Our family spent last weekend in New York visiting my relatives, including my 102 year old grandmother. At the breakfast table, we heard about the attempt to bring down the flight from Amsterdam to Detroit on Christmas Day. “Now they’re not going to let people get up to go to the bathroom or have anything on their laps on international flights,” commented my cousin, worried because his wife’s family was schedule to visit from Central America later this month. I was reminded of a Saturday Night Live sketch from the early 90s called “We Ruined It For The Rest Of You,” featuring, among others, the Guy Who Left the Fuel Pump Running So Now They Have To Disable All the Hold-Open Locks.
“Hold my hand tight, sweetie,” I said to Elle as we navigated the city streets on the upper East Side. “The rules are different in New York.”
An hour or so later, we were driving out of town on the FDR. I checked my email and found “Fire Alert” as the header from a neighbor I don’t know well. That’s how I learned about the strange rash of arson that hit our small town around three in the morning of last Sunday. The rules are different in Northampton now.
For those of you who don’t know, eleven fires were lit in a time frame of under an hour and a half. Some of the fires were in homes within a half-mile radius, and some were in cars. Two people died, and several houses burned to the ground. Two car fires were in our neighborhood, just three blocks from here.

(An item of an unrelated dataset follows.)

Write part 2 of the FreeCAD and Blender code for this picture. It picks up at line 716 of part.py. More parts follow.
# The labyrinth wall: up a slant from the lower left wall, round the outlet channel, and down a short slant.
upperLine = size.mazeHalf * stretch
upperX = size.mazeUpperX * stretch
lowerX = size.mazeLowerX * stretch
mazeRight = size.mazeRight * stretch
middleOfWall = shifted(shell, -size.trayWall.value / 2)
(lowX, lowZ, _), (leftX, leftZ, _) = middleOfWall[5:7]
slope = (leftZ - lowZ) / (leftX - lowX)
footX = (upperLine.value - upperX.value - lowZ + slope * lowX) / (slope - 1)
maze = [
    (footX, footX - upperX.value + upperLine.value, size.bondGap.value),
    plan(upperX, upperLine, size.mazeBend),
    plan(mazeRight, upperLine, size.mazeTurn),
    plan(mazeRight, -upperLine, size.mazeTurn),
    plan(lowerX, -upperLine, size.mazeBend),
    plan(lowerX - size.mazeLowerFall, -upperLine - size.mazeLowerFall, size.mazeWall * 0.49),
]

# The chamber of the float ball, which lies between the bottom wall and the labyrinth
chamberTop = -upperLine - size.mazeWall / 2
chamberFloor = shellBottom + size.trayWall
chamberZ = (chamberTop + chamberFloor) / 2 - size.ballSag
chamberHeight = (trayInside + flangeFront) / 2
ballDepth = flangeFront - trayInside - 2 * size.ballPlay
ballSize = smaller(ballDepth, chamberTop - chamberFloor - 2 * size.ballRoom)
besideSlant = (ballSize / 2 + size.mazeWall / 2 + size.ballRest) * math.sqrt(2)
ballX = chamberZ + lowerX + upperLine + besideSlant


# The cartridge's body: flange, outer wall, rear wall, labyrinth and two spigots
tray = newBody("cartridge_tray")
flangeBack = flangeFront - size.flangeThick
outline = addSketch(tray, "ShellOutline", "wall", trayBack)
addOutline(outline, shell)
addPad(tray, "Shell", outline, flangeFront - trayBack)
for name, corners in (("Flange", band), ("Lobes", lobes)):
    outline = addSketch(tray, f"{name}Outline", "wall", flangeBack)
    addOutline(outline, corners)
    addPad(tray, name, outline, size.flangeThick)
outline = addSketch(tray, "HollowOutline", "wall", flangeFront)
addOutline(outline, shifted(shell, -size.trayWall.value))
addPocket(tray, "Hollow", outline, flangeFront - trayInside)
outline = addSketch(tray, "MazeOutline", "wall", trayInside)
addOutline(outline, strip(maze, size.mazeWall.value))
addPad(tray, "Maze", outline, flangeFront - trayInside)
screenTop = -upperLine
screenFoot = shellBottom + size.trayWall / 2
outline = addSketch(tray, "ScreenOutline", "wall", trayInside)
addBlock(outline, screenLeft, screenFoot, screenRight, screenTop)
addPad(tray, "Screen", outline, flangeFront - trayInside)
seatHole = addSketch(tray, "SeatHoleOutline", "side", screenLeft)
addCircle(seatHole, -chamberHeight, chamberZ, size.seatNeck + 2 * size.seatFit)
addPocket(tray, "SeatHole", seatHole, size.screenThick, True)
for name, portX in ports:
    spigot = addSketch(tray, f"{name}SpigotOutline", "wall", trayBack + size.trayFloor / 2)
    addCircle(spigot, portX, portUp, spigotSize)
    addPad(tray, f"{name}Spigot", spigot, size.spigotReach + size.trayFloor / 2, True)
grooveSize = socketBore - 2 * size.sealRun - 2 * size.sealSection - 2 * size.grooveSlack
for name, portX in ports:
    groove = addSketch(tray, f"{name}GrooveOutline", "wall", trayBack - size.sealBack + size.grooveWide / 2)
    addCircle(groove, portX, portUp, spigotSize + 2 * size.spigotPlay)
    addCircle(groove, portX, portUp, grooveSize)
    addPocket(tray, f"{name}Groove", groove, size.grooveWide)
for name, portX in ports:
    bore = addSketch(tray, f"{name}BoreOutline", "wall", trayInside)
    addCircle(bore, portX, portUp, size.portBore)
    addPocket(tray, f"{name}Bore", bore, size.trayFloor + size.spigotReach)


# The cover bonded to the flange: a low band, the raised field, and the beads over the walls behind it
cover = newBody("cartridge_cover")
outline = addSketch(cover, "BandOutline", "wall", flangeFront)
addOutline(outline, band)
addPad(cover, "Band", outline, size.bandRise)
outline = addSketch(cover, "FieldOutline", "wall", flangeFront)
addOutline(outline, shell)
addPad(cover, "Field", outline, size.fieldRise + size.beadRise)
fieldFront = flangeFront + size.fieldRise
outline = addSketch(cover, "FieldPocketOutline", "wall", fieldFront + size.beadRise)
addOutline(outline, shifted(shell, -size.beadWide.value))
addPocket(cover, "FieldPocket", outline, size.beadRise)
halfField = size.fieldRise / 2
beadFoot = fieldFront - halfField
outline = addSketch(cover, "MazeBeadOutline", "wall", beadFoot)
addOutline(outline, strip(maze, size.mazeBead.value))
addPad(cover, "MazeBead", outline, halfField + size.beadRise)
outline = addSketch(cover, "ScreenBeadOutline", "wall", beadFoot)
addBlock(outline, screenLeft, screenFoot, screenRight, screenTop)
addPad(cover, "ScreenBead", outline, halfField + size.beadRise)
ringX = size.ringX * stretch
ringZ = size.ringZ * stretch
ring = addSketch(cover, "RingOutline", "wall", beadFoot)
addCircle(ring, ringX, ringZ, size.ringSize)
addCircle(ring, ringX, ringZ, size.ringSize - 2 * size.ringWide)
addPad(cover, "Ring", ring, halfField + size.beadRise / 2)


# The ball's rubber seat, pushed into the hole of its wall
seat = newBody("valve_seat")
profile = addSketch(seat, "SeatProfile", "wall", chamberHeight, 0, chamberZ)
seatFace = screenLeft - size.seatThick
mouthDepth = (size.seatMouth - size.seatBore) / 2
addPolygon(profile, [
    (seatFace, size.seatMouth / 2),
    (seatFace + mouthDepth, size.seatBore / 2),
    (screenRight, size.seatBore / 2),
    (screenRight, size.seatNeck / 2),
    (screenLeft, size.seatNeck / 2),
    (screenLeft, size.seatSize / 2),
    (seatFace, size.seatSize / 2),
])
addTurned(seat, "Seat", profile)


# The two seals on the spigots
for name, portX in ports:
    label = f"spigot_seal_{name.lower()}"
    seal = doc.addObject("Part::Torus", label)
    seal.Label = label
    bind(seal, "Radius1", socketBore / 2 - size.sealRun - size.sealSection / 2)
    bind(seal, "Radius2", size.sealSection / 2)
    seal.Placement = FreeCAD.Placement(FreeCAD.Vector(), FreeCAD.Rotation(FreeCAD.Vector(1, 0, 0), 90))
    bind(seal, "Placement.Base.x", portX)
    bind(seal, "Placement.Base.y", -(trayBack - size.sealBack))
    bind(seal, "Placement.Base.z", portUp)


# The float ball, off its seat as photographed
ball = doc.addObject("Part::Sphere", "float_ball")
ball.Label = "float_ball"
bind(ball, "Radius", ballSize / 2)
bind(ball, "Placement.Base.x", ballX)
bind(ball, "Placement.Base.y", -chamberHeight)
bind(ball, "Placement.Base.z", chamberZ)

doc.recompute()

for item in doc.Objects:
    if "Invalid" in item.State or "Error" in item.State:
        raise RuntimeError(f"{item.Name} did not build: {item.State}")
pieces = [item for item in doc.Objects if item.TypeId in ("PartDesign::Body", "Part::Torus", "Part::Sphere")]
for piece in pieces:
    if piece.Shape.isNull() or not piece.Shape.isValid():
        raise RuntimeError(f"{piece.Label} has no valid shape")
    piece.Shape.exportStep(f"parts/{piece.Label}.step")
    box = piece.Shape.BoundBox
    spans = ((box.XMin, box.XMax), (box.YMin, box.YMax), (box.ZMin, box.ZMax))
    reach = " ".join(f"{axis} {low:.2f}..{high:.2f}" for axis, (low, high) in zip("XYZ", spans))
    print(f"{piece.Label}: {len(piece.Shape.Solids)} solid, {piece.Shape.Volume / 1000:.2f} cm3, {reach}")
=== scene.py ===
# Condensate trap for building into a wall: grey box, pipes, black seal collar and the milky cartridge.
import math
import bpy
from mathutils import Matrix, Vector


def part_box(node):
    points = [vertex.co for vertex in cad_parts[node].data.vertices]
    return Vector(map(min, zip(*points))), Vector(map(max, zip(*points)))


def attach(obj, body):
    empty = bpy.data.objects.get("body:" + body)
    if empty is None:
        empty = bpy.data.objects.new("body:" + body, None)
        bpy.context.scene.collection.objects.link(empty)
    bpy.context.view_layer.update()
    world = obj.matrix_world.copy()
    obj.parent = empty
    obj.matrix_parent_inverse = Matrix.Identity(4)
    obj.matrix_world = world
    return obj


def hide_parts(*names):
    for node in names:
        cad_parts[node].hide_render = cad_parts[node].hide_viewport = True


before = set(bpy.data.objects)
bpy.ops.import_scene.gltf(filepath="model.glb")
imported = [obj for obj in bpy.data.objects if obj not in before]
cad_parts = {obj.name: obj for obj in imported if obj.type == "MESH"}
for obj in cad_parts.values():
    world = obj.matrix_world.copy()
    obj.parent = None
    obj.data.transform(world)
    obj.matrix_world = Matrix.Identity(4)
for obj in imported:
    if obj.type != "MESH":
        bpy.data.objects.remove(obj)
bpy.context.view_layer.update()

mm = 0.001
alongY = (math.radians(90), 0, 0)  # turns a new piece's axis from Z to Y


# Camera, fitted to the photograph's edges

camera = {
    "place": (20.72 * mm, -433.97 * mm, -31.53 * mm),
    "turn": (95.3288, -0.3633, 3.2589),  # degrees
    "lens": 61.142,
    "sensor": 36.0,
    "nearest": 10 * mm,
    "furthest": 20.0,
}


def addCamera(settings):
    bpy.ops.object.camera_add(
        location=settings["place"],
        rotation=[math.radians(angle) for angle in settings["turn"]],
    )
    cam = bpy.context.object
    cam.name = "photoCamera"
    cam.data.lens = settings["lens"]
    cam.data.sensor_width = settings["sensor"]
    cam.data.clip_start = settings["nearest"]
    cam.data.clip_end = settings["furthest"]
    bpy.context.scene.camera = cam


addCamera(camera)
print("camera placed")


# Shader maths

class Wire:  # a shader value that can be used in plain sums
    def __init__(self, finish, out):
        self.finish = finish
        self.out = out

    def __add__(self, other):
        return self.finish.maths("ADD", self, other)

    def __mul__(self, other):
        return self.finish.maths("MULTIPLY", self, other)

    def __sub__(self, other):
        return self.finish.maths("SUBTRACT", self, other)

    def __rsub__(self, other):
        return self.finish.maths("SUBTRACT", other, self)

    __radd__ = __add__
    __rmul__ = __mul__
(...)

Our town has come together in a powerful way. We are connecting with each other through the internet (there’s a Facebook page devoted to the topic, as well as regular emails circulating) but also in the old-fashioned ways: town meetings and the natural manner people connect around a shared tragedy. We’re collecting clothes, food and the like for the victims, and a benefit concert is happening on Jan. 7–a tribute to Tom Petty. Meanwhile, we are keeping our porch lights on and listening in the night for strange sounds. Our neighbors’ dogs, whose barks are not always so welcome, are standing vigilant along with George Harrison, alerting us to every passer by.
I don’t like to live in fear. I don’t like to have an enemy either, and when I shake off the fear thoughts, I remember that this person or persons who set these fires is or are sick; that they were and are someone’s babies, loved the way my sweet babies are loved. I still want them caught so that they will stop hurting themselves and other people, but I stop hating them.

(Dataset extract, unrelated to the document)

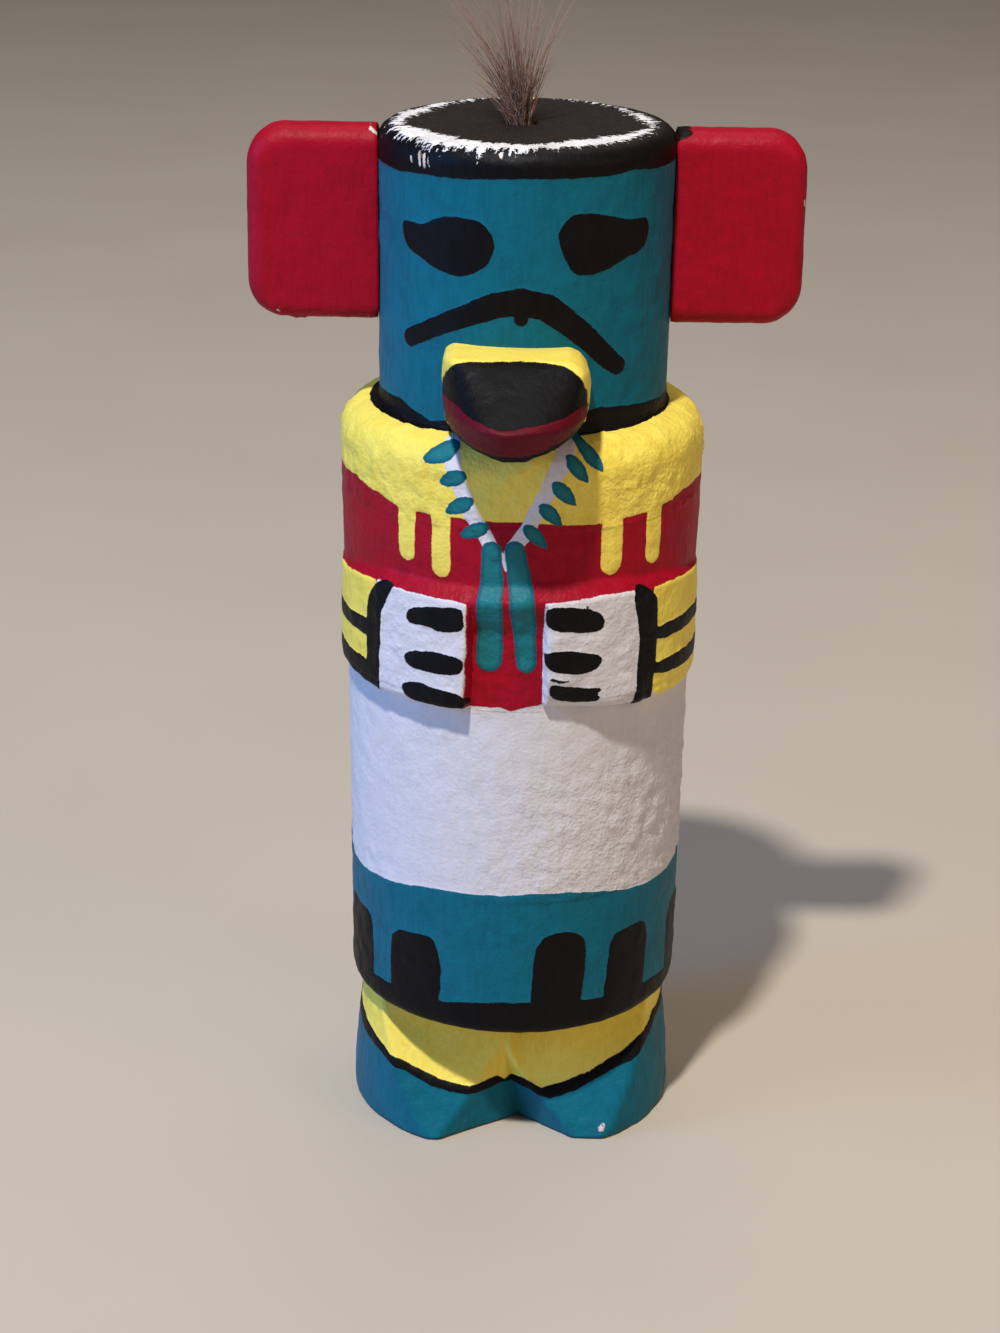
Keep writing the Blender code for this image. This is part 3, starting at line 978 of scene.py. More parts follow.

I was reminded today that one of the great evolutions in human thought is the understanding that, all evidence to the contrary, the world is round. We don’t live in a flat world with two diametrically opposed sides. There is no good and bad in a round world; just perspective and dimensions. “And” is a much more helpful word that “but” or “or,” and also more true. I hate the fires and I love the arsonist, and I hate the arsonist’s behavior and I’m scared and I want to preserve my faith in humankind and a higher power. In a round world, with the word “and” as a highway, there’s room for all those feelings. Fires destroy. Fires also warm and save lives at this coldest point in the year. Nothing can take the place of essential human goodness, the piece inside each of us that refrains from harm. It’s part of the deal Prometheus made with us when he (illegally) gave us fire to begin with.

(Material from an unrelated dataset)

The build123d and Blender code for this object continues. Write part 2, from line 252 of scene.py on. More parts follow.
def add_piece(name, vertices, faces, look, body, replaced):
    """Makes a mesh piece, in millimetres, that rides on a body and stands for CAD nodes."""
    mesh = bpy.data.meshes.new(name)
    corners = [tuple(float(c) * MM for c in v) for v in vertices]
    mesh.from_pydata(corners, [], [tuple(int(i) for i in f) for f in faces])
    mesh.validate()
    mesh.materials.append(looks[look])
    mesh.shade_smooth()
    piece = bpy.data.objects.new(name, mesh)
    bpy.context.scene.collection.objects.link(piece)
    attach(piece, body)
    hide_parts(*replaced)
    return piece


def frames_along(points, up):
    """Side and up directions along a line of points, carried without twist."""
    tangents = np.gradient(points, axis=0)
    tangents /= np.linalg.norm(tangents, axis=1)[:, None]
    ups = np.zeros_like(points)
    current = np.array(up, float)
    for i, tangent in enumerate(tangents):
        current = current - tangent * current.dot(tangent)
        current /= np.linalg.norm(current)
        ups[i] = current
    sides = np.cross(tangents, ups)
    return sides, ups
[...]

But I have a lot of questions, especially at two in the morning when the dogs wake me up and my heart is in my mouth and I listen for the breathing of my babies down the hall. Where is the line the arsonist crossed from impulse control to homicide? When does teenagers-having-fun turn deadly? When do you stop them? When do you take the car keys away? For that matter, where are the lines in the sand about free speech and racist thoughts? I am still troubled by the “White Power” graffiti mostly spray-painted over but still somewhat visible in my park. I run over it every day and think, “I’m going to sneak into the park one night and spray-paint over everything that’s left!” only to pull back–it’s illegal to spray paint anything at all, so I won’t do it. But what about my dear relative who watches Fox News and repeats some of their racist nonsense about Barack Obama and Tiger Woods? That stuff is subtle and insidious and probably more damaging than the graffiti.
I keep coming back to love as the answer: keep softening the heart, even at 2am when I am sure that I heard a bump on the porch and am trying to figure out whether it would be better or worse to set up an escape ladder out of my daughter’s window, which has bars on it so that she won’t tumble out. We can’t see beyond the flat world right now. All our energy is concentrated here, on our friends, children, neighbors. Someday more will be revealed, but for now we have to go on faith and trust. So I am going to ask to play in the tribute concert, we are going to bring over our bags of clothes and send in our donations and stop in the market and on the streets to connect with our neighbors and remind each other why we chose this dear town as our home. I choose it again.